I’m not a big political person, nor am I big into protests but there is one cause I feel very strongly about. Whoever decided that Valentine’s Day should be a big national celebration should be shot. I’m sure it was someone from American Greetings or Tiffany or Whitman’s, which are all fine American companies, but they are more exploitative than Britney Spears at the Hometown Buffet.
Valentine’s Day is confusing to Dudes their whole lives. When I was a kid, the girls at school used to pass those crappy quasi-cardboard Masters of the Universe Valentines’ cards around to the boys and the boys would reciprocate with Strawberry Shortcake. If you think about it, who could be more romantic than He-Man or Skeletor? But it was a trick. The girls usually weren’t interested in the boys, but social convention and overbearing parents forced them into distributing V-Day cards to all the boys in the class.
So if the girls gave cards to all the boys and the boys gave cards to all the girls, how can I say the boys were being deceived and the girls deceptive? Because the girls’ mass distribution was an act of being polite, even though the popular girls really only had eyes for the captain of the kickball team. When the boys gave cards to all the girls in their class it was more of an act of covering all their possible bases, like playing 5 bingo cards at a time, than actual romantic interest. Thus in elementary school, the game of cat-and-mouse begins.

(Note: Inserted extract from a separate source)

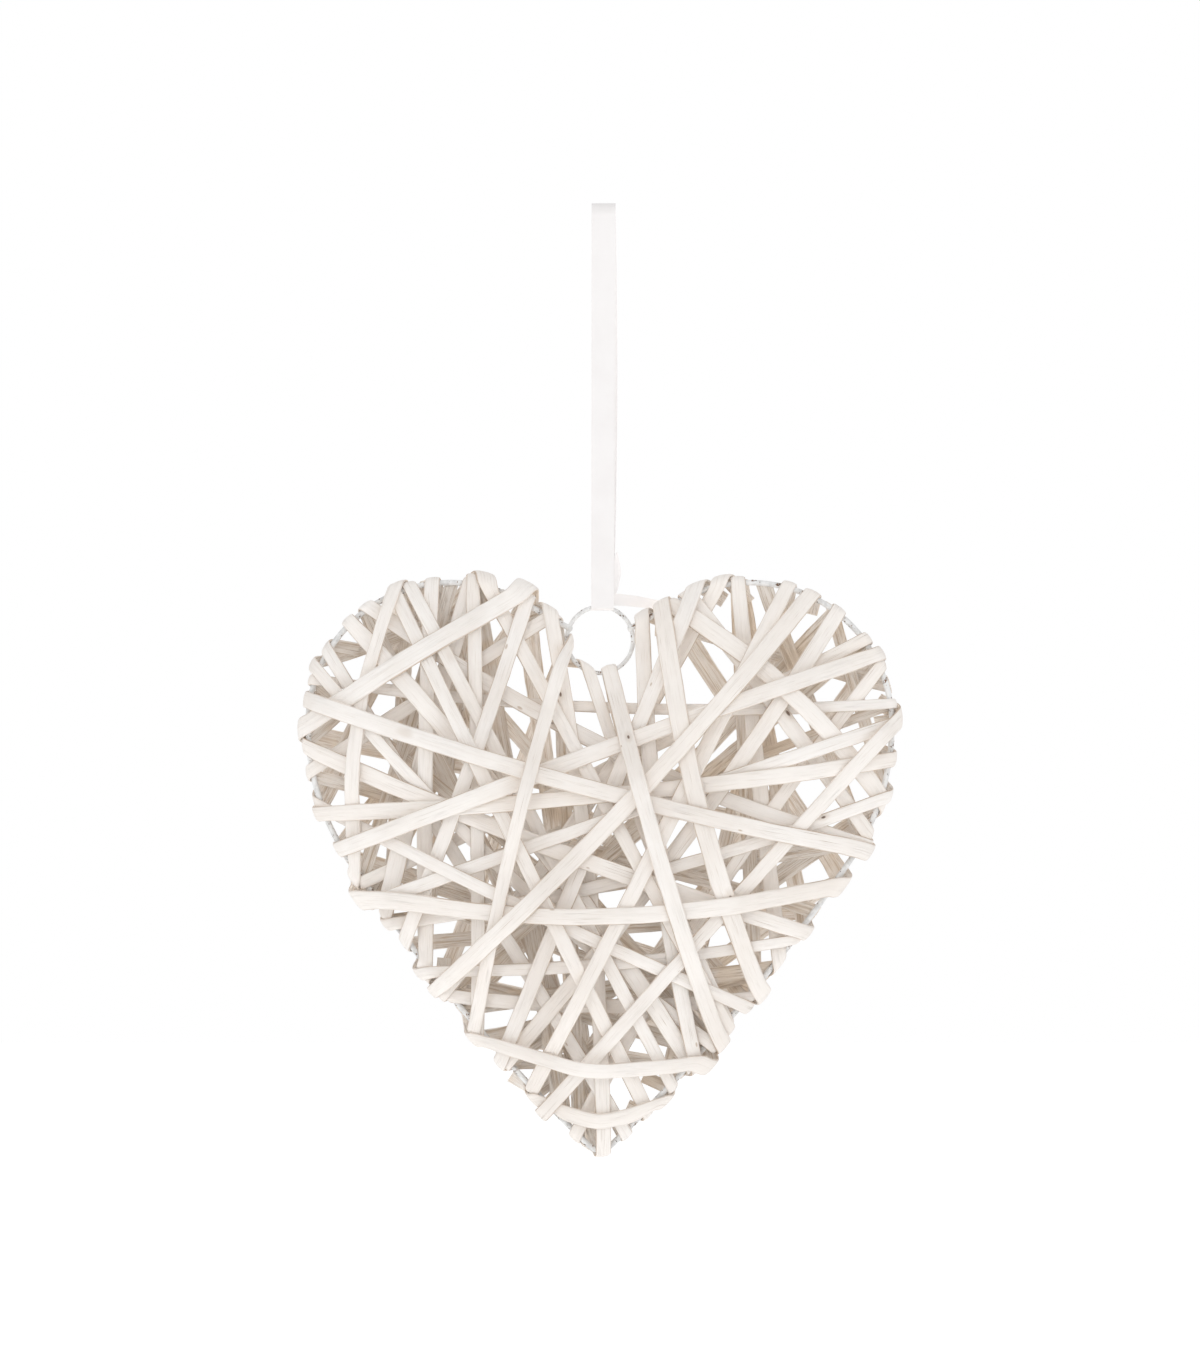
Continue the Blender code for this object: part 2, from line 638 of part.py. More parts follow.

Fortunately those cards didn’t cost much and were usually paid for by parents hoping their kids would come home with some mini Snickers bars they could pilfer. In high school and college, the stakes were much greater. Was it worth the risk of working for several months to rent a limo, go to a fancy dinner and buy an ugly corsage for a girl who may or may not like you? Again, for the captain of the football team, it’s all good. Captain of Academic Decathlon, think again before passing go or spending $200.
In my mid-20’s, I met a girl just before New Years and started dating her just after. If I’d known better I would have waited six weeks before calling her, as her birthday was just a few days before Valentine’s Day. The ultimate double-whammy for a Dude to handle. Perhaps I should have bought her a pack (or two) of Doublemint gum which allegedly would have doubled the pleasure and doubled the fun. Instead, I had several consultations with her biased roommates which probably led to me spending more than I should have on such a new lady friend that things ultimately didn’t work out with. In retrospect I should have gone with the gum.
Now that I’m married and have a child, it’s still not clear exactly what I need to do for Valentine’s Day. Do I need to buy my wife a gift from my 2 year old? Is a card sufficient? Do we need to get him something? He’s not in school yet, so thankfully he doesn’t know about those cheap cards which probably contain modern cartoon characters like Thomas the Train or the Kardashians.
After hearing all my kvetching you might wonder if I hate Valentine’s Day. In reality, I don’t. In fact if it wasn’t for Valentine’s Day, I might not be here today. What you probably don’t know is that my birthday is almost exactly 9 months to the day from February 14th. So I guess I should live it up, for if not for the magic of Cupid I might not exist.